• Set problem
Return the lines where the word "scene" occurs.

• Excerpted records
_ _ _ _
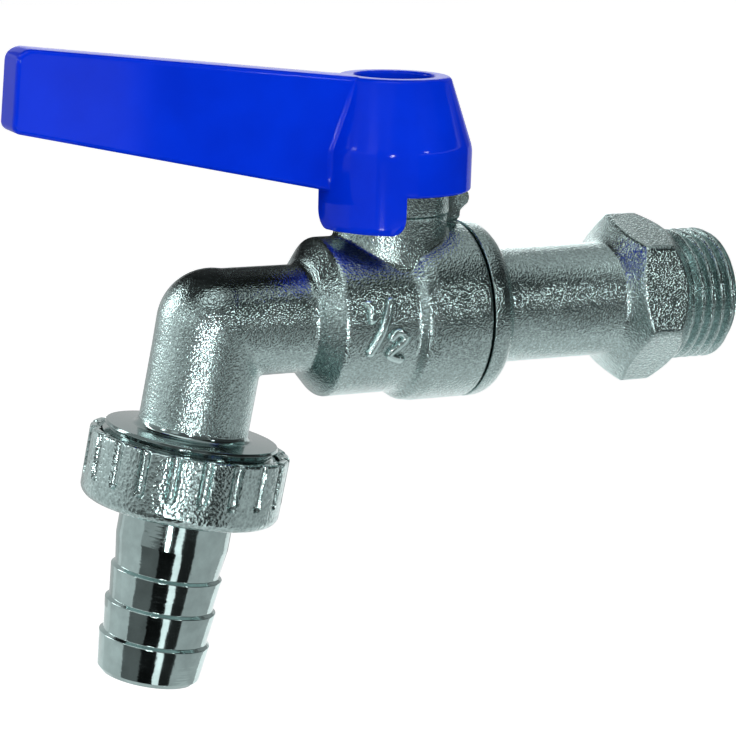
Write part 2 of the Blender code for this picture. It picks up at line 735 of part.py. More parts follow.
_ _ _ _
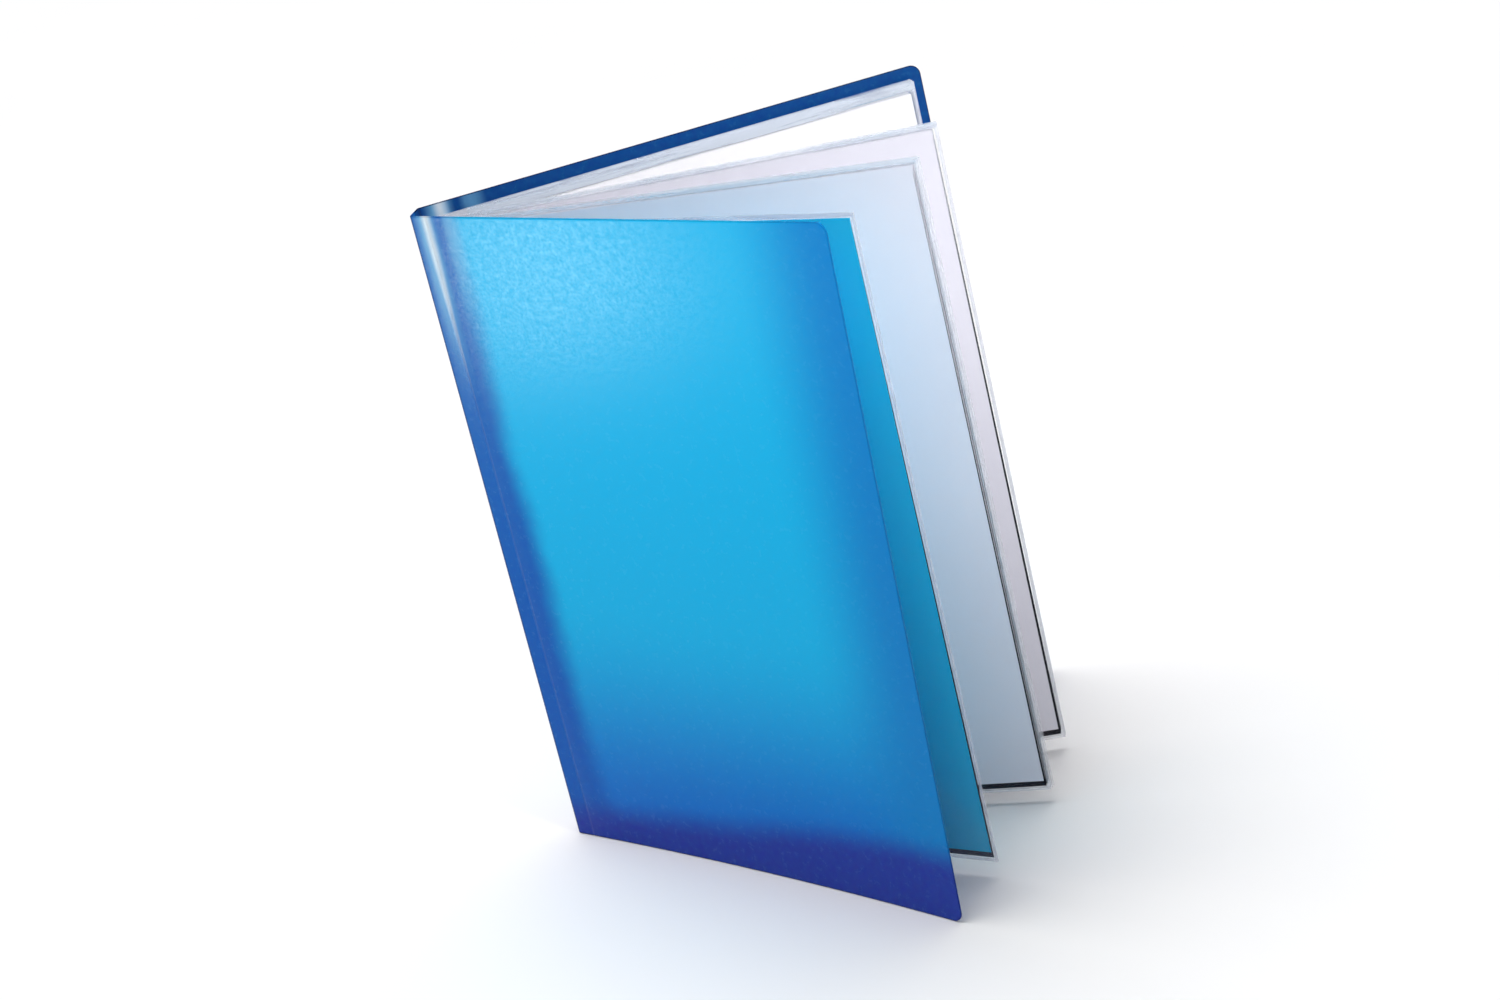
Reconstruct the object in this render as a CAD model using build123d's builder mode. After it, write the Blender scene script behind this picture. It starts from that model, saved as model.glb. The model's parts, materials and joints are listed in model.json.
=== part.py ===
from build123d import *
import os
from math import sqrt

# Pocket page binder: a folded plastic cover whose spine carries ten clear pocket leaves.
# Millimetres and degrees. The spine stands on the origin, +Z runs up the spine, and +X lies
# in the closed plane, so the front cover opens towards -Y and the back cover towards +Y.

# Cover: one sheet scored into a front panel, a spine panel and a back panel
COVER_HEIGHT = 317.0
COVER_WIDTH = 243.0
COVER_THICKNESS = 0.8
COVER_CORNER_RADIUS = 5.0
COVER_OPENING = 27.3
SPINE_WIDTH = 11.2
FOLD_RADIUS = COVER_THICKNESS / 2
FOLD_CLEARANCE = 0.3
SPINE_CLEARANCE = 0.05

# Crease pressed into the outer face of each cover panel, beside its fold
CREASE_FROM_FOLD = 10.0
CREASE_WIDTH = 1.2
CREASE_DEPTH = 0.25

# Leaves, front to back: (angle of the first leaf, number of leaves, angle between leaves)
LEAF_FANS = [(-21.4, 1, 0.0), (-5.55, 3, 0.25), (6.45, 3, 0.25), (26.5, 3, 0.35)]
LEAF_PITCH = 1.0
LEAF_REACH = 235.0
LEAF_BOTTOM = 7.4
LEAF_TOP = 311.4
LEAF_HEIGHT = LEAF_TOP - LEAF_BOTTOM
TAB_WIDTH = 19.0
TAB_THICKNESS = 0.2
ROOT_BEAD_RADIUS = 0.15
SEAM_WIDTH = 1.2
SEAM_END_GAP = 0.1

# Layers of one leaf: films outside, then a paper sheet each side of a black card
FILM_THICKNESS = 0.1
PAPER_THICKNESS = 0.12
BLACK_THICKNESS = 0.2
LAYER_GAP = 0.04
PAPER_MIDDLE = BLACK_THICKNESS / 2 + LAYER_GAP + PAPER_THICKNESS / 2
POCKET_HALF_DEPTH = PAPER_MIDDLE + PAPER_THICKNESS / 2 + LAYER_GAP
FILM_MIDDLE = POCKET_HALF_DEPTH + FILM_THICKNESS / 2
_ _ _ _
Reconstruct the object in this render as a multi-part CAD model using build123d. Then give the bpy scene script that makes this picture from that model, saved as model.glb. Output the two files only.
_ _ _ _
• Problem solution
Reconstruct the object in this render as a CAD model using build123d's builder mode. After it, write the Blender scene script behind this picture. It starts from that model, saved as model.glb. The model's parts, materials and joints are listed in model.json.
Reconstruct the object in this render as a multi-part CAD model using build123d. Then give the bpy scene script that makes this picture from that model, saved as model.glb. Output the two files only.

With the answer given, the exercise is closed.